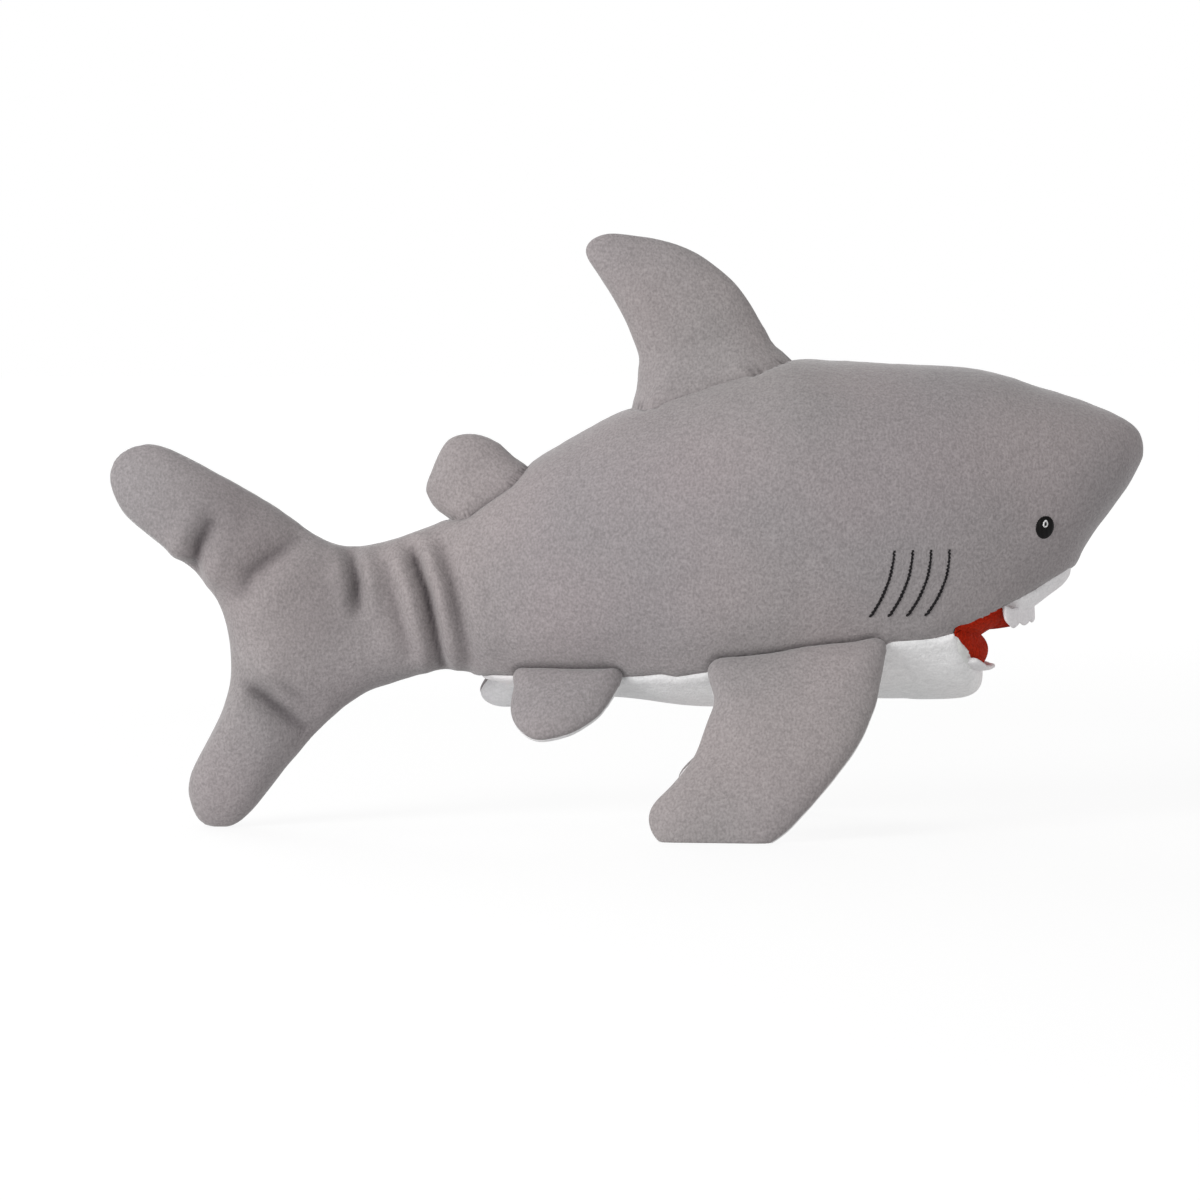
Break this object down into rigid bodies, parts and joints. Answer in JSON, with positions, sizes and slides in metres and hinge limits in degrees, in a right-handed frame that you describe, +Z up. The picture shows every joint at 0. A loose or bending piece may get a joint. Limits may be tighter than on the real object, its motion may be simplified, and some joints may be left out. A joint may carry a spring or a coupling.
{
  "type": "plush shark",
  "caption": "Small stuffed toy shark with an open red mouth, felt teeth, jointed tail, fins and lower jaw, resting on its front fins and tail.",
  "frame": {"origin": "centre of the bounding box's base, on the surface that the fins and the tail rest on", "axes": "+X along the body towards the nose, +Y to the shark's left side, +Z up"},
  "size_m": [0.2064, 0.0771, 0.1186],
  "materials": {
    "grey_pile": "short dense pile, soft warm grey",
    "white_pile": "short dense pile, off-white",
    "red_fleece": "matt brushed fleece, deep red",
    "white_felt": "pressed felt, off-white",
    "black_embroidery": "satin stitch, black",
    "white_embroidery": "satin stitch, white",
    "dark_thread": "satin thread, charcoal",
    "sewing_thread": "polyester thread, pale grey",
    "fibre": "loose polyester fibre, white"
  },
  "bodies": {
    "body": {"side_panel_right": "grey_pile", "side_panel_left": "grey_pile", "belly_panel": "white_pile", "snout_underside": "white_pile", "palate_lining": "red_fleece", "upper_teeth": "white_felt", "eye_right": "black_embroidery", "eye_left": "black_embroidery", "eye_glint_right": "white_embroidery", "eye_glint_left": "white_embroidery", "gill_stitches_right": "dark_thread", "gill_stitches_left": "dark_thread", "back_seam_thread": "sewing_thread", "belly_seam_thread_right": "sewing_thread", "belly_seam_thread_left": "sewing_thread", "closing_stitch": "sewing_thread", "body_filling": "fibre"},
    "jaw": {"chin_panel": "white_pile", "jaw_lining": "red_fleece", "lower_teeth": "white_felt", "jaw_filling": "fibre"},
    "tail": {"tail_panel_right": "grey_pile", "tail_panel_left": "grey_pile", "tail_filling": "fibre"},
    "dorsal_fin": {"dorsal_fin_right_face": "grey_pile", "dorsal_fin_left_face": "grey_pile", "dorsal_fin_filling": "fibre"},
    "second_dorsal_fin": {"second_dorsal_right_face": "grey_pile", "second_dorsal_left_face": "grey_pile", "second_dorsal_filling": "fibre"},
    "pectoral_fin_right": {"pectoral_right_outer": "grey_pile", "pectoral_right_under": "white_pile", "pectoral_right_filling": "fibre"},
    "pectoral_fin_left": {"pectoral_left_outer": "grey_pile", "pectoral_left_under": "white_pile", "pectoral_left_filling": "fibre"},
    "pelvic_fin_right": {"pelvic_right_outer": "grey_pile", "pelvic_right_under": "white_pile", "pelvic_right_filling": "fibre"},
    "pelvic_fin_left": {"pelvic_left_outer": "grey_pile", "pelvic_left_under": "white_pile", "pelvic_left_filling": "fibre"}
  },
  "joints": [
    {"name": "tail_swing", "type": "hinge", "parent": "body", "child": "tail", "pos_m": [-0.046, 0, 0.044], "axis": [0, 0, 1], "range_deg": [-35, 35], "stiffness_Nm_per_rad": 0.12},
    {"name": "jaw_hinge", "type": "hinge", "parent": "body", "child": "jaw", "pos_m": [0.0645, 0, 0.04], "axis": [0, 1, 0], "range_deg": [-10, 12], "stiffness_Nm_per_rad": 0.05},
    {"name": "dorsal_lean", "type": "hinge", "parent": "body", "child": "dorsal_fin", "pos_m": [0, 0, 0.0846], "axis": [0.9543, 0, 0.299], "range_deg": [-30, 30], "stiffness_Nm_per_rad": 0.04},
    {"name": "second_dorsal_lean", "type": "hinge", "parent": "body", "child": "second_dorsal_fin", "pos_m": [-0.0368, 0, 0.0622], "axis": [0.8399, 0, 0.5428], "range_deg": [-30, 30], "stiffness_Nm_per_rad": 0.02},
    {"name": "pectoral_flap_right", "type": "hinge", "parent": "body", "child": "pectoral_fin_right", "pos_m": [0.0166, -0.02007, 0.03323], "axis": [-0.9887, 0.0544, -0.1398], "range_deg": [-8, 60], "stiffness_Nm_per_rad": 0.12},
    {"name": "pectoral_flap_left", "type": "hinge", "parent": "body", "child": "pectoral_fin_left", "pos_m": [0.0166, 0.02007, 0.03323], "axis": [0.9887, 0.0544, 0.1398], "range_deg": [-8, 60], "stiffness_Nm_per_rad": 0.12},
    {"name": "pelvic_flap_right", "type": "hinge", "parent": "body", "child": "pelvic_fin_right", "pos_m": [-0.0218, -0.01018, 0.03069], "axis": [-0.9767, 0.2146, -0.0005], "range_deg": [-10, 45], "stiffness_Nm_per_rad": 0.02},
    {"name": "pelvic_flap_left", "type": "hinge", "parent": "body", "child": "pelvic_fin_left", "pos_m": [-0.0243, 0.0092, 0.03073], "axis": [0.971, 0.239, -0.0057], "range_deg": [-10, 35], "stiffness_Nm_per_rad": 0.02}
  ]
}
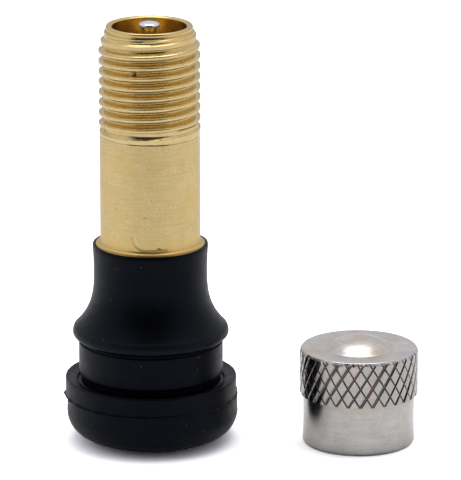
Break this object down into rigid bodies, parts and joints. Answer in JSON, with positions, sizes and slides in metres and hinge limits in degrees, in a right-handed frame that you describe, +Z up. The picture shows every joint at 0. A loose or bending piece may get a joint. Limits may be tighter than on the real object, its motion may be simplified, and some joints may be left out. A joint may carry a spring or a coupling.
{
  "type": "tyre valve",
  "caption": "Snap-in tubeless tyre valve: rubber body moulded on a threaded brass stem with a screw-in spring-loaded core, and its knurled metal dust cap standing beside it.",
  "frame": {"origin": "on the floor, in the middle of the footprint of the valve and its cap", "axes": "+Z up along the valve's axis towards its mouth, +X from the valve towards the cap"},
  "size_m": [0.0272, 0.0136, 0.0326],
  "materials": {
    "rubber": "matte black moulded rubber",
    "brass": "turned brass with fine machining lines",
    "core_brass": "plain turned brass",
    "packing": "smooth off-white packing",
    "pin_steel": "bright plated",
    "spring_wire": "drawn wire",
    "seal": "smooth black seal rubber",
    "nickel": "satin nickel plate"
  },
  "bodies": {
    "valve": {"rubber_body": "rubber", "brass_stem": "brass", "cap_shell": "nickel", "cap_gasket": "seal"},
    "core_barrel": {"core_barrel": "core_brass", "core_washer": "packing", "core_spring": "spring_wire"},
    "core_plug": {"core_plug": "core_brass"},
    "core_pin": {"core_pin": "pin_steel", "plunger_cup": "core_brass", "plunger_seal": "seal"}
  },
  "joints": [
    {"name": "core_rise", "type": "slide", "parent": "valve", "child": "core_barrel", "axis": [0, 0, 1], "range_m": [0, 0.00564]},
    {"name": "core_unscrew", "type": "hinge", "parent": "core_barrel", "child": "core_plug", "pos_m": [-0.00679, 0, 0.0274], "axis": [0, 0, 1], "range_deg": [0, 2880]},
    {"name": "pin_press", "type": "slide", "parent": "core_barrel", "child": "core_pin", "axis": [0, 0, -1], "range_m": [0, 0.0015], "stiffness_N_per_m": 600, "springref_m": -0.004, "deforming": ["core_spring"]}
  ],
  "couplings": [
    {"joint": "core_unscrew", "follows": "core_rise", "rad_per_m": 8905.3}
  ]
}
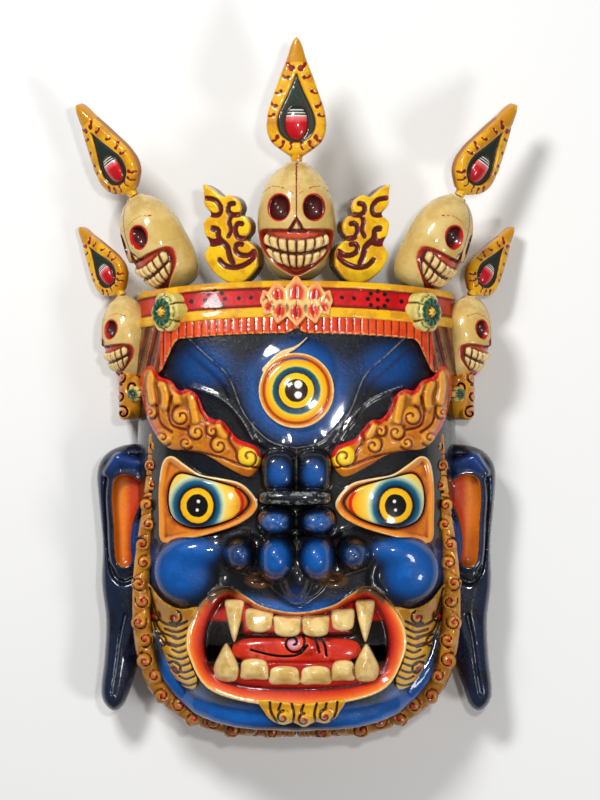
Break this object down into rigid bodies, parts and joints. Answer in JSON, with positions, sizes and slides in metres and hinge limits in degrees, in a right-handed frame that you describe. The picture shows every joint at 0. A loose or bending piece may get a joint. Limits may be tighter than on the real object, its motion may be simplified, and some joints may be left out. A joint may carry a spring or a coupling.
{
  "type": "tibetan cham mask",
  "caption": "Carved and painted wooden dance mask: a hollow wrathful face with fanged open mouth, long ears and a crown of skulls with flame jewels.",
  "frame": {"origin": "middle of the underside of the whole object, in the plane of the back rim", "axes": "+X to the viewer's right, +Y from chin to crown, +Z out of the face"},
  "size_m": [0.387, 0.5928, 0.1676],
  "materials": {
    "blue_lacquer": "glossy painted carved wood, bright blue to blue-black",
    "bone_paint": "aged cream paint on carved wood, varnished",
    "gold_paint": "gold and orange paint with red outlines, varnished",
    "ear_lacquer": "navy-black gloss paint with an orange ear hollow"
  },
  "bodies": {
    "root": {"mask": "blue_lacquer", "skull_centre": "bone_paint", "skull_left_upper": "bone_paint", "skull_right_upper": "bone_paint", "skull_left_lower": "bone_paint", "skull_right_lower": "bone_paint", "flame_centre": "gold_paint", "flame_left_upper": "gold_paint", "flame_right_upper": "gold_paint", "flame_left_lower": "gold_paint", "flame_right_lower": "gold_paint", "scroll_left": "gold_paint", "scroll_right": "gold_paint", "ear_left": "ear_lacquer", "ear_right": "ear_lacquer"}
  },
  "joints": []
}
● ● ● ● ●
Work to do: Repeat exactly, and only, the lines from the one containing "that you describe." through the end of the material.

The answer:
Break this object down into rigid bodies, parts and joints. Answer in JSON, with positions, sizes and slides in metres and hinge limits in degrees, in a right-handed frame that you describe. The picture shows every joint at 0. A loose or bending piece may get a joint. Limits may be tighter than on the real object, its motion may be simplified, and some joints may be left out. A joint may carry a spring or a coupling.
{
  "type": "tibetan cham mask",
  "caption": "Carved and painted wooden dance mask: a hollow wrathful face with fanged open mouth, long ears and a crown of skulls with flame jewels.",
  "frame": {"origin": "middle of the underside of the whole object, in the plane of the back rim", "axes": "+X to the viewer's right, +Y from chin to crown, +Z out of the face"},
  "size_m": [0.387, 0.5928, 0.1676],
  "materials": {
    "blue_lacquer": "glossy painted carved wood, bright blue to blue-black",
    "bone_paint": "aged cream paint on carved wood, varnished",
    "gold_paint": "gold and orange paint with red outlines, varnished",
    "ear_lacquer": "navy-black gloss paint with an orange ear hollow"
  },
  "bodies": {
    "root": {"mask": "blue_lacquer", "skull_centre": "bone_paint", "skull_left_upper": "bone_paint", "skull_right_upper": "bone_paint", "skull_left_lower": "bone_paint", "skull_right_lower": "bone_paint", "flame_centre": "gold_paint", "flame_left_upper": "gold_paint", "flame_right_upper": "gold_paint", "flame_left_lower": "gold_paint", "flame_right_lower": "gold_paint", "scroll_left": "gold_paint", "scroll_right": "gold_paint", "ear_left": "ear_lacquer", "ear_right": "ear_lacquer"}
  },
  "joints": []
}